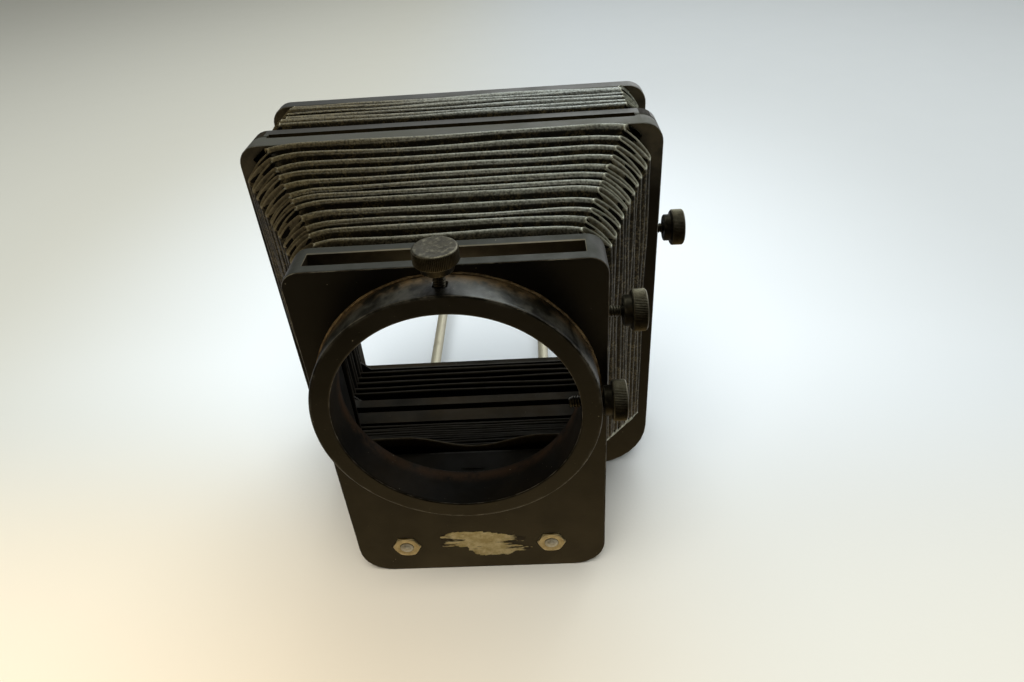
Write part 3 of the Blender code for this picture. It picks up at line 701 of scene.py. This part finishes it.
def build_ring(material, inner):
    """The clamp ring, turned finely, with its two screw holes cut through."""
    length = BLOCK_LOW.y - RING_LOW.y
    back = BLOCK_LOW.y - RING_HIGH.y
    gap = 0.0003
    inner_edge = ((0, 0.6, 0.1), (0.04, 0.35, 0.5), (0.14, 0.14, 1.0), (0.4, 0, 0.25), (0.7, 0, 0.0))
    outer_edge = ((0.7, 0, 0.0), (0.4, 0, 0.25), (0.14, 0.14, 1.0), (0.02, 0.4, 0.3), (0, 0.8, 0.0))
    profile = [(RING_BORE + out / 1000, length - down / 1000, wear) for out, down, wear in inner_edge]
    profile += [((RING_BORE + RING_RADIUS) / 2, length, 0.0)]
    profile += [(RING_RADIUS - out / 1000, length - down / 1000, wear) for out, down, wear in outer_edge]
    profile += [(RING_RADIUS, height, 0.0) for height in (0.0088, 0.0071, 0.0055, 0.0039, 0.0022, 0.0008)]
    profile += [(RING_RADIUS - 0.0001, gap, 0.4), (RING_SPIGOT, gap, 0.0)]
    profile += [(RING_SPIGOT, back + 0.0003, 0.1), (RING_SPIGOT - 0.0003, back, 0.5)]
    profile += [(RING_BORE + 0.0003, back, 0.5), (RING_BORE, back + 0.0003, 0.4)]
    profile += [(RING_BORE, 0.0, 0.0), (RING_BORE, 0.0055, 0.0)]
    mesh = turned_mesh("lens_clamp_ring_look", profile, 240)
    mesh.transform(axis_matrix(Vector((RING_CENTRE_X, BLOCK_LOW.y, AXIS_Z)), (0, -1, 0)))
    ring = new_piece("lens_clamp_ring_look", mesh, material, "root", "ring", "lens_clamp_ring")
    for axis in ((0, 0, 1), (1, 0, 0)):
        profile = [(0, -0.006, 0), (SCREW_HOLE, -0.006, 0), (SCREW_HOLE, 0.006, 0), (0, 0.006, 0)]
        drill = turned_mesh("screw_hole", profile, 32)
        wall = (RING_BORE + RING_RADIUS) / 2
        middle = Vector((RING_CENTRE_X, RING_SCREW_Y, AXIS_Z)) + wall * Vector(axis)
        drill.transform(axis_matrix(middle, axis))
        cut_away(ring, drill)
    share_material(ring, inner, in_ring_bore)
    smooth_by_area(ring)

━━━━

## EXERCISE BRIEF
Give the complete listing a second time, exactly as it reads.

## CORRECT ANSWER
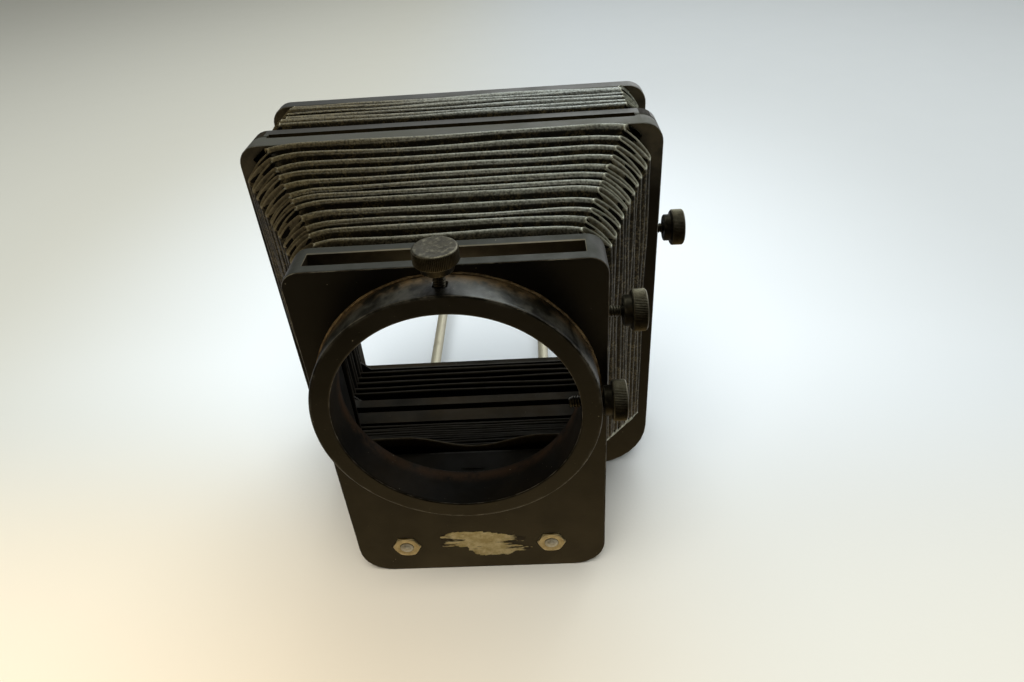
Write part 3 of the Blender code for this picture. It picks up at line 701 of scene.py. This part finishes it.
def build_ring(material, inner):
    """The clamp ring, turned finely, with its two screw holes cut through."""
    length = BLOCK_LOW.y - RING_LOW.y
    back = BLOCK_LOW.y - RING_HIGH.y
    gap = 0.0003
    inner_edge = ((0, 0.6, 0.1), (0.04, 0.35, 0.5), (0.14, 0.14, 1.0), (0.4, 0, 0.25), (0.7, 0, 0.0))
    outer_edge = ((0.7, 0, 0.0), (0.4, 0, 0.25), (0.14, 0.14, 1.0), (0.02, 0.4, 0.3), (0, 0.8, 0.0))
    profile = [(RING_BORE + out / 1000, length - down / 1000, wear) for out, down, wear in inner_edge]
    profile += [((RING_BORE + RING_RADIUS) / 2, length, 0.0)]
    profile += [(RING_RADIUS - out / 1000, length - down / 1000, wear) for out, down, wear in outer_edge]
    profile += [(RING_RADIUS, height, 0.0) for height in (0.0088, 0.0071, 0.0055, 0.0039, 0.0022, 0.0008)]
    profile += [(RING_RADIUS - 0.0001, gap, 0.4), (RING_SPIGOT, gap, 0.0)]
    profile += [(RING_SPIGOT, back + 0.0003, 0.1), (RING_SPIGOT - 0.0003, back, 0.5)]
    profile += [(RING_BORE + 0.0003, back, 0.5), (RING_BORE, back + 0.0003, 0.4)]
    profile += [(RING_BORE, 0.0, 0.0), (RING_BORE, 0.0055, 0.0)]
    mesh = turned_mesh("lens_clamp_ring_look", profile, 240)
    mesh.transform(axis_matrix(Vector((RING_CENTRE_X, BLOCK_LOW.y, AXIS_Z)), (0, -1, 0)))
    ring = new_piece("lens_clamp_ring_look", mesh, material, "root", "ring", "lens_clamp_ring")
    for axis in ((0, 0, 1), (1, 0, 0)):
        profile = [(0, -0.006, 0), (SCREW_HOLE, -0.006, 0), (SCREW_HOLE, 0.006, 0), (0, 0.006, 0)]
        drill = turned_mesh("screw_hole", profile, 32)
        wall = (RING_BORE + RING_RADIUS) / 2
        middle = Vector((RING_CENTRE_X, RING_SCREW_Y, AXIS_Z)) + wall * Vector(axis)
        drill.transform(axis_matrix(middle, axis))
        cut_away(ring, drill)
    share_material(ring, inner, in_ring_bore)
    smooth_by_area(ring)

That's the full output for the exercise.